Civil Rights Act of 1964 (Unit 3)
Congress's civil rights legislation, along with the Voting Rights Act, pushed states to protect minority voting power, which is why Texas drew majority-minority districts in the first place. Bush v. Vera shows the tension between complying with those laws and obeying the Equal Protection Clause.
Bush v. Vera is not one of the 15 required SCOTUS cases, which means it shows up as the non-required case in the SCOTUS Comparison FRQ. The 2025 exam did exactly this, asking you to identify the constitutional clause behind both Shaw v. Reno and Bush v. Vera (the Equal Protection Clause of the Fourteenth Amendment) and then compare the facts and reasoning of the two cases. A 2015 short-answer question also gave the Texas redistricting facts and asked about the decision's implications. Your job on these questions is concrete: name the Equal Protection Clause, explain that race was the predominant factor in the Texas map, and connect the holding to the precedent from Shaw v. Reno. You don't need to memorize the case details cold, since the FRQ provides the facts, but you do need to recognize the equal protection logic and link it to a required case.
These cases are easy to blur together because both involve racial gerrymandering and the Equal Protection Clause. The difference is the role each plays. Shaw v. Reno (North Carolina) established that voters can challenge a district as a racial gerrymander when its shape is so bizarre it can only be explained by race. Bush v. Vera (Texas) applied that precedent and actually struck districts down, clarifying that strict scrutiny kicks in whenever race is the predominant factor in drawing lines. For the exam, remember that Shaw is the required case you must know in depth, while Bush v. Vera is the comparison case the FRQ will describe for you.
Bush v. Vera (1996) struck down Texas congressional districts because race was the predominant factor in drawing them, violating the Equal Protection Clause of the Fourteenth Amendment.
The case applied strict scrutiny to racial gerrymandering, building directly on the precedent set in Shaw v. Reno (1993).

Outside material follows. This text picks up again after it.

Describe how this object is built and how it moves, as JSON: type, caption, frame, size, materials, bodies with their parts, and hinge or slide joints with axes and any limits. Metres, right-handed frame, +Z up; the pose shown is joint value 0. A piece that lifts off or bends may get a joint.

Race can be one factor among many in redistricting, but it cannot be the dominant one, even when the goal is creating majority-minority districts.
The case came out of the 1990 census, which gave Texas three new congressional seats and triggered the disputed redistricting.
On the exam, Bush v. Vera appears as the non-required case in SCOTUS Comparison FRQs, where you connect it to Shaw v. Reno through their shared equal protection reasoning.
In 1996, the Supreme Court struck down several Texas congressional districts drawn after the 1990 census because race was the predominant factor in their design. The Court held this violated the Equal Protection Clause of the Fourteenth Amendment.
No, it's not one of the 15 required cases. It appears as the non-required case in SCOTUS Comparison FRQs, like in 2025 when it was paired with Shaw v. Reno, so the exam gives you the facts and asks you to compare it to a required case.
Shaw v. Reno (1993) established that racial gerrymanders can be challenged under the Equal Protection Clause; Bush v. Vera (1996) applied that rule and struck down Texas districts where race predominated. Shaw set the precedent, Vera enforced it, and Shaw is the one you must know in depth.
No. States can still consider race and create majority-minority districts. The case banned making race the predominant factor over traditional districting principles like compactness and community boundaries. When race dominates, the plan must survive strict scrutiny.
The Equal Protection Clause of the Fourteenth Amendment. That's the exact answer the 2025 SCOTUS Comparison FRQ asked for when comparing Bush v. Vera with Shaw v. Reno.